> [Data rows]:
———

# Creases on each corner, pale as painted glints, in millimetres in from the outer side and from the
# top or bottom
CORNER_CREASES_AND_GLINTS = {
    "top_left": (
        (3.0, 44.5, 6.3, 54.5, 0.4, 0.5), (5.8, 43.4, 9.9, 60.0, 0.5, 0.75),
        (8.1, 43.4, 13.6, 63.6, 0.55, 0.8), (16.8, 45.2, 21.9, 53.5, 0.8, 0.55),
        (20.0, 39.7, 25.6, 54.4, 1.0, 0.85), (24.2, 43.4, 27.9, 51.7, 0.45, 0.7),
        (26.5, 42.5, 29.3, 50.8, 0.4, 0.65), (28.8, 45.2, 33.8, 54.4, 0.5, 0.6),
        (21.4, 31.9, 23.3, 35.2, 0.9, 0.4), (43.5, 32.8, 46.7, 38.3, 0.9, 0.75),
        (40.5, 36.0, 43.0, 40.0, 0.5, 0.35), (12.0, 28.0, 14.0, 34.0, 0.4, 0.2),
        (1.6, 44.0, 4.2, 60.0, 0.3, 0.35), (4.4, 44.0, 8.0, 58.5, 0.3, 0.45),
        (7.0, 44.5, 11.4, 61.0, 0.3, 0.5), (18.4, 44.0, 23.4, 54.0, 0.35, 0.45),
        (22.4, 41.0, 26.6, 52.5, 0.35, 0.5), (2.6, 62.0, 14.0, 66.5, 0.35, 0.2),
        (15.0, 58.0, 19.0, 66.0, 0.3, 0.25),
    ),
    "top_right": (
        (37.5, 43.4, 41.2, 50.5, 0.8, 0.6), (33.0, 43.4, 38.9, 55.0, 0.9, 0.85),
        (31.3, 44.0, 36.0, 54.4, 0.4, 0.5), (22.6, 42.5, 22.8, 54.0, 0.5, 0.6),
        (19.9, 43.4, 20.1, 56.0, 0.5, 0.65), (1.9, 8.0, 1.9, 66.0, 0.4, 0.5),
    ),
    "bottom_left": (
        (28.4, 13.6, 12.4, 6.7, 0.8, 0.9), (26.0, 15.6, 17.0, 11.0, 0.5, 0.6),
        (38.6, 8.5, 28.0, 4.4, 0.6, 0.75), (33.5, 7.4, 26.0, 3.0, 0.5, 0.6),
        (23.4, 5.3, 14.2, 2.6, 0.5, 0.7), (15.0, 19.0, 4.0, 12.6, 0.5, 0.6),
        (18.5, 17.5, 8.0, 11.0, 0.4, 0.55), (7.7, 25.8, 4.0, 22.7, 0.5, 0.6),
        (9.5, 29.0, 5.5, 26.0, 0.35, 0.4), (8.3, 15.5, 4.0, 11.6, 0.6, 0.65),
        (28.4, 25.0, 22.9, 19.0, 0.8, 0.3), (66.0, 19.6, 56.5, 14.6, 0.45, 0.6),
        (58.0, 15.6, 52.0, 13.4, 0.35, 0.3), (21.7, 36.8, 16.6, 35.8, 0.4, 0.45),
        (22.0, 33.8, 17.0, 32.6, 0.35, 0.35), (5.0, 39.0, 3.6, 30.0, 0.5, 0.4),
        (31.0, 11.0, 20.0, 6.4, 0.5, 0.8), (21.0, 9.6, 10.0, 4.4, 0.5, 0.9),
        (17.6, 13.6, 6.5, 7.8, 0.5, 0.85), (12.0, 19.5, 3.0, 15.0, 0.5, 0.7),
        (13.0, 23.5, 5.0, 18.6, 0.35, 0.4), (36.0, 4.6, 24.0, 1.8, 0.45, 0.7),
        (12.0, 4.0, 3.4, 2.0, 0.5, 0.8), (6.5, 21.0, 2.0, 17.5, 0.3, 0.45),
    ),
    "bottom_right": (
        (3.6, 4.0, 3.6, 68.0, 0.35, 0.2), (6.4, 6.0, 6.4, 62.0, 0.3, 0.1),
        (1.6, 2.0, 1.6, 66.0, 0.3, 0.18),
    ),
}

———

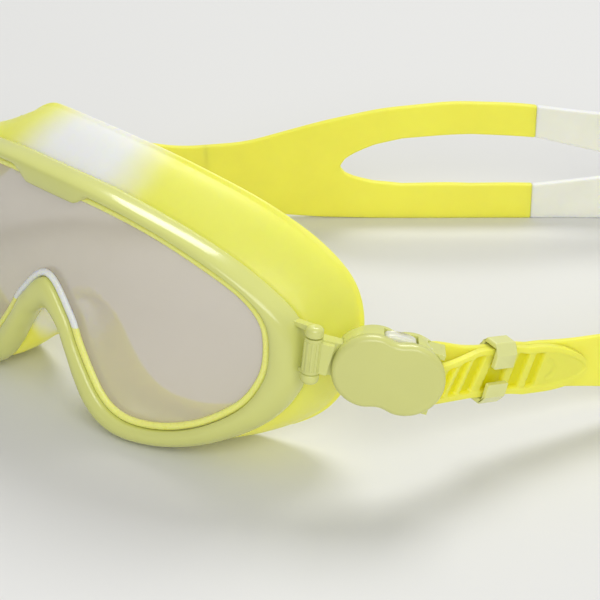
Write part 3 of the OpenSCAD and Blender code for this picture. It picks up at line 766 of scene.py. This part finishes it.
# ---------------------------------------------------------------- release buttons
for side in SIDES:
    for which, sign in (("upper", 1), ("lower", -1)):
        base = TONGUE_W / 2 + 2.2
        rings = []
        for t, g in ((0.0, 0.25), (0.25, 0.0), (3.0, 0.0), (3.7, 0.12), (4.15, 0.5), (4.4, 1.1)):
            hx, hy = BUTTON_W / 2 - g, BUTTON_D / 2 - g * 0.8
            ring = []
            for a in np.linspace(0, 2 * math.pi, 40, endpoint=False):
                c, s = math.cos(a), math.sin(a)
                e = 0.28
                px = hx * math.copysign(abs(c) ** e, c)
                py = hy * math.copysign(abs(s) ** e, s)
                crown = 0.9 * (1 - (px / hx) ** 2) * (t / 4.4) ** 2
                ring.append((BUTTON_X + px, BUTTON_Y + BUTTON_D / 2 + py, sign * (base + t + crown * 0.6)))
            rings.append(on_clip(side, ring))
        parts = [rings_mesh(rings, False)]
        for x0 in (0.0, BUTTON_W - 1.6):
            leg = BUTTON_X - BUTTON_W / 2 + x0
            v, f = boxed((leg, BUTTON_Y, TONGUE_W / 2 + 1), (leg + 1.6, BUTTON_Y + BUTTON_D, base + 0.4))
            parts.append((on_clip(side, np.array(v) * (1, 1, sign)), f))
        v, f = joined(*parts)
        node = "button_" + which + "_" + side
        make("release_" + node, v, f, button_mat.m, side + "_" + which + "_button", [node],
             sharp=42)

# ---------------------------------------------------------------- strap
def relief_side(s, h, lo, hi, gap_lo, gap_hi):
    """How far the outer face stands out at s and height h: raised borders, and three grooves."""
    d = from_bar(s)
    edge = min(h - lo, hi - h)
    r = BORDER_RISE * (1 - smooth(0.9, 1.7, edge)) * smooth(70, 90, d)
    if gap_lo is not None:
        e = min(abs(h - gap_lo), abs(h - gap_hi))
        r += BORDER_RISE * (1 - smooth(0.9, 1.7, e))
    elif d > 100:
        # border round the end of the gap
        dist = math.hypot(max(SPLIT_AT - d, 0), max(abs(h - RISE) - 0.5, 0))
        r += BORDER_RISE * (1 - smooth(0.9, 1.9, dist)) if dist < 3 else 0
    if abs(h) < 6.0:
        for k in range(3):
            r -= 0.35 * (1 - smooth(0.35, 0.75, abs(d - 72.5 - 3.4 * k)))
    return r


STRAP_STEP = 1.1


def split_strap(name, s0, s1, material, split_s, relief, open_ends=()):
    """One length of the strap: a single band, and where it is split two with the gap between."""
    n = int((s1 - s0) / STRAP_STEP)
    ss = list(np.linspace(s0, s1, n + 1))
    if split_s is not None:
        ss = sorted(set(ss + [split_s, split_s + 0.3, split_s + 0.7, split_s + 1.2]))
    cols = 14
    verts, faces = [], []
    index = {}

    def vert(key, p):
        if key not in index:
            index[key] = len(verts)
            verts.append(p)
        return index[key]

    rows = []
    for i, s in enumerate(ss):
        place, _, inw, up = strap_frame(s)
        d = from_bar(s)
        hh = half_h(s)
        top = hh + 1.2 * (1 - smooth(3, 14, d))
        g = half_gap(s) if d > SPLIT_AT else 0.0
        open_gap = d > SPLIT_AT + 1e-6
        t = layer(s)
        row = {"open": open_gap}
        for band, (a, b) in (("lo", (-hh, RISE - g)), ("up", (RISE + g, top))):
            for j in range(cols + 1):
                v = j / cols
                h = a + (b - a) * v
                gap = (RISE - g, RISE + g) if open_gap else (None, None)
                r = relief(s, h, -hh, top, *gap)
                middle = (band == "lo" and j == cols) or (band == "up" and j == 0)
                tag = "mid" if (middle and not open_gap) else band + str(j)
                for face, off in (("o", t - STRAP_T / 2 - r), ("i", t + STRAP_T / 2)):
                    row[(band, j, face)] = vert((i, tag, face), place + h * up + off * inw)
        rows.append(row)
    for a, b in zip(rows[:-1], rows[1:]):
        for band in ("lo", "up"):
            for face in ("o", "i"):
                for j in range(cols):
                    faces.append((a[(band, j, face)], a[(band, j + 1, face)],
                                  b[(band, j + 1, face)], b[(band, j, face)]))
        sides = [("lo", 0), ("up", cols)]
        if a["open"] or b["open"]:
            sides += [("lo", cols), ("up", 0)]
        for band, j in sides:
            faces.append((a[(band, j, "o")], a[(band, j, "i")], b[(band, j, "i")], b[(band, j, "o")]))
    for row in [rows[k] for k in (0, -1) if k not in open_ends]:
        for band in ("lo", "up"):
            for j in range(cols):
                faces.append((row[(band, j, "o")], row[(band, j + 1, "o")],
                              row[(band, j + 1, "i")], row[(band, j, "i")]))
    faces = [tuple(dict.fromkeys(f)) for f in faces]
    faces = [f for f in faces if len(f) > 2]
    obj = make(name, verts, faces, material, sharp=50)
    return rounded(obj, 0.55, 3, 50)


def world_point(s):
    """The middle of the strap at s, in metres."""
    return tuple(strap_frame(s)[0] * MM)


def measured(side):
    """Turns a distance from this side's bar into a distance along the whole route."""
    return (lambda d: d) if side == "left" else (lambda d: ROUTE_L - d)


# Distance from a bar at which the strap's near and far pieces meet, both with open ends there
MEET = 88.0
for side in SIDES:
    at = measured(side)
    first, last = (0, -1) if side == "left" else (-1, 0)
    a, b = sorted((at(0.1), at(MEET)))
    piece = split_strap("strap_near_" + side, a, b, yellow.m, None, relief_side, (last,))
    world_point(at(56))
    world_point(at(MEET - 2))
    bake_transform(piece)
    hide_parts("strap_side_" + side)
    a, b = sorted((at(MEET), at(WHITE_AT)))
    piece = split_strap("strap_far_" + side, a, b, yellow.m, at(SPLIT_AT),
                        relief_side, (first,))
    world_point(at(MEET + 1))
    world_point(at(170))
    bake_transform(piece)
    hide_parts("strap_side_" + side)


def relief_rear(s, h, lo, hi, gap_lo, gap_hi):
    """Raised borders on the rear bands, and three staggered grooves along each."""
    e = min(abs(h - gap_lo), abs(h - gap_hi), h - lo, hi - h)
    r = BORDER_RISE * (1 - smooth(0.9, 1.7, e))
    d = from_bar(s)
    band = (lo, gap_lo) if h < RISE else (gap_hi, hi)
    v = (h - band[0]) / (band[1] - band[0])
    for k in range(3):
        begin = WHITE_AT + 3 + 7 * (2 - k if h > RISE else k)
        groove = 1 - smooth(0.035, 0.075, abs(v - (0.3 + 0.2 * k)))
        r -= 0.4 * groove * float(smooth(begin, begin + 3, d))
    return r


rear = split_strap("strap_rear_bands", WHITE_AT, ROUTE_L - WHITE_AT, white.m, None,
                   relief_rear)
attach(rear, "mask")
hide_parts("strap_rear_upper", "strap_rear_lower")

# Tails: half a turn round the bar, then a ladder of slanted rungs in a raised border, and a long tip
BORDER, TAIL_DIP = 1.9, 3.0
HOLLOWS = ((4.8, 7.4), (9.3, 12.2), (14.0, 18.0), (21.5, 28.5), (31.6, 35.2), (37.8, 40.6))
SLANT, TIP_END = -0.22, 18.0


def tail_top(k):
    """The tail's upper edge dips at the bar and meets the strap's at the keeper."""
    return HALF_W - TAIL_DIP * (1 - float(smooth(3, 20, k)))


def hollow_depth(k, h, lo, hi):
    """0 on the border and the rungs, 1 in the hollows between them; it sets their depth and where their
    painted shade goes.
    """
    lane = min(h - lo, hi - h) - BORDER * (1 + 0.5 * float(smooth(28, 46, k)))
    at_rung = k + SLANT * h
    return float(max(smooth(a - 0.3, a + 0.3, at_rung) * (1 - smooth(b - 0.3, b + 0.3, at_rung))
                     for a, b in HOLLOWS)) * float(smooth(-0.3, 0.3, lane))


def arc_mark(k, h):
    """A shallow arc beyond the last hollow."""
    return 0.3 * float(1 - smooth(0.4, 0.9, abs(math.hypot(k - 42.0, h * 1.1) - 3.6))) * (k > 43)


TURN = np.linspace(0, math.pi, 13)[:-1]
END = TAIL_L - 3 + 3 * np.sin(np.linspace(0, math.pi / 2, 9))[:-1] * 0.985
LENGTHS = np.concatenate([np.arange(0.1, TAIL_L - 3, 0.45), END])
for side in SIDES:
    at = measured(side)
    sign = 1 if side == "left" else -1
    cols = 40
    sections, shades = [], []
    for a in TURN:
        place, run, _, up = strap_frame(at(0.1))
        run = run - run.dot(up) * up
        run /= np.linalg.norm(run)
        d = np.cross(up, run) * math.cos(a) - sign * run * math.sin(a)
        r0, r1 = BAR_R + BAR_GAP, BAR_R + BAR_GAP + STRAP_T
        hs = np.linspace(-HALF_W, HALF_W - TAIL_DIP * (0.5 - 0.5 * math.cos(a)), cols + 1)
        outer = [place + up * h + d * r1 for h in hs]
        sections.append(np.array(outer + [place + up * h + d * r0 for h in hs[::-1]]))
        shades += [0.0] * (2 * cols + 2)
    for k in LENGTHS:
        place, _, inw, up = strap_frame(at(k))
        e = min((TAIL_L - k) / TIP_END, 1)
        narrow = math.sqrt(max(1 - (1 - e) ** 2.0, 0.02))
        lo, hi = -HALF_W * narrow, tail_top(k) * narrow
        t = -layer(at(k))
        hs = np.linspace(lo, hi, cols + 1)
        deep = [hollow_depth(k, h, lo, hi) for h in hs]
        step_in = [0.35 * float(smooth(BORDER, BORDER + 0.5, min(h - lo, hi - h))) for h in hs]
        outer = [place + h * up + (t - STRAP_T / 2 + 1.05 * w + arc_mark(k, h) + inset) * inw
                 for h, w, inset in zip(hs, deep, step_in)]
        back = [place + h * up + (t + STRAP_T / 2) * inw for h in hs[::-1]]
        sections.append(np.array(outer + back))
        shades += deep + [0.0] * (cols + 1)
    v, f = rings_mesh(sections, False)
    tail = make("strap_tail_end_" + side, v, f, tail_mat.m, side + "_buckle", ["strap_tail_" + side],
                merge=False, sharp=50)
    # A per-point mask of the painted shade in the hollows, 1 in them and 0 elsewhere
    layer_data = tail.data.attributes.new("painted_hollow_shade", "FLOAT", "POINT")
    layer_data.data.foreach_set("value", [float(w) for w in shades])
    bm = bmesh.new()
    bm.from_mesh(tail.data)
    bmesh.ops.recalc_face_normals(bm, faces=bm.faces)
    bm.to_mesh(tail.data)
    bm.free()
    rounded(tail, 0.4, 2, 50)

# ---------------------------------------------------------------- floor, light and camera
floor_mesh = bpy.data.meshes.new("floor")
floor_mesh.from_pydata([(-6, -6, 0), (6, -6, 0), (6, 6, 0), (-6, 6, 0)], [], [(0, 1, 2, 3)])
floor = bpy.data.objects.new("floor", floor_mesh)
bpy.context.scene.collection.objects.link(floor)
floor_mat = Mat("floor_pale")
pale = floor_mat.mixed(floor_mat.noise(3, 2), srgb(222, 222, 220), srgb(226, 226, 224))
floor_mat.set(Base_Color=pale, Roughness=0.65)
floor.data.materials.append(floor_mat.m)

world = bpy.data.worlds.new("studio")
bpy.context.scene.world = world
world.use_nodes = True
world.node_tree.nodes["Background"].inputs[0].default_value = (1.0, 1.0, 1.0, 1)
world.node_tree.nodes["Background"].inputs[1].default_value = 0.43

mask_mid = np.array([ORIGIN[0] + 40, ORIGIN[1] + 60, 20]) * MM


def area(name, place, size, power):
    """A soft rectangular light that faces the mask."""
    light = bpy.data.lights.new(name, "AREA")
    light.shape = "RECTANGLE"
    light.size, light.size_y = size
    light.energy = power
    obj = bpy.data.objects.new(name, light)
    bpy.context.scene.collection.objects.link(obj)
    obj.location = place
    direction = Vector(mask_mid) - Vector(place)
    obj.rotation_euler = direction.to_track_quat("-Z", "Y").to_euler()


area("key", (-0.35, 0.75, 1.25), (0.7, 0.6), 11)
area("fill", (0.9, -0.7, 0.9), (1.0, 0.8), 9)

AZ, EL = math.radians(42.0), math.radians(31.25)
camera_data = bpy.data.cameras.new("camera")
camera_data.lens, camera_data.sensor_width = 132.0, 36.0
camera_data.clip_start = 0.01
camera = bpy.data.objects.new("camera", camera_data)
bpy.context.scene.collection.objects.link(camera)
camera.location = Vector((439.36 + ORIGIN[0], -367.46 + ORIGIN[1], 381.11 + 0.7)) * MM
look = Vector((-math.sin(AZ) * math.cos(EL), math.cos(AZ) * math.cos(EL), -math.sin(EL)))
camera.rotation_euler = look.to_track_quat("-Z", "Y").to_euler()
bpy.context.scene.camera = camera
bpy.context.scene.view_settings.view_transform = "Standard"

———

> [What the task asks]:
Output a single number: how many lines contain the word "Blender".

> [Full output]:
1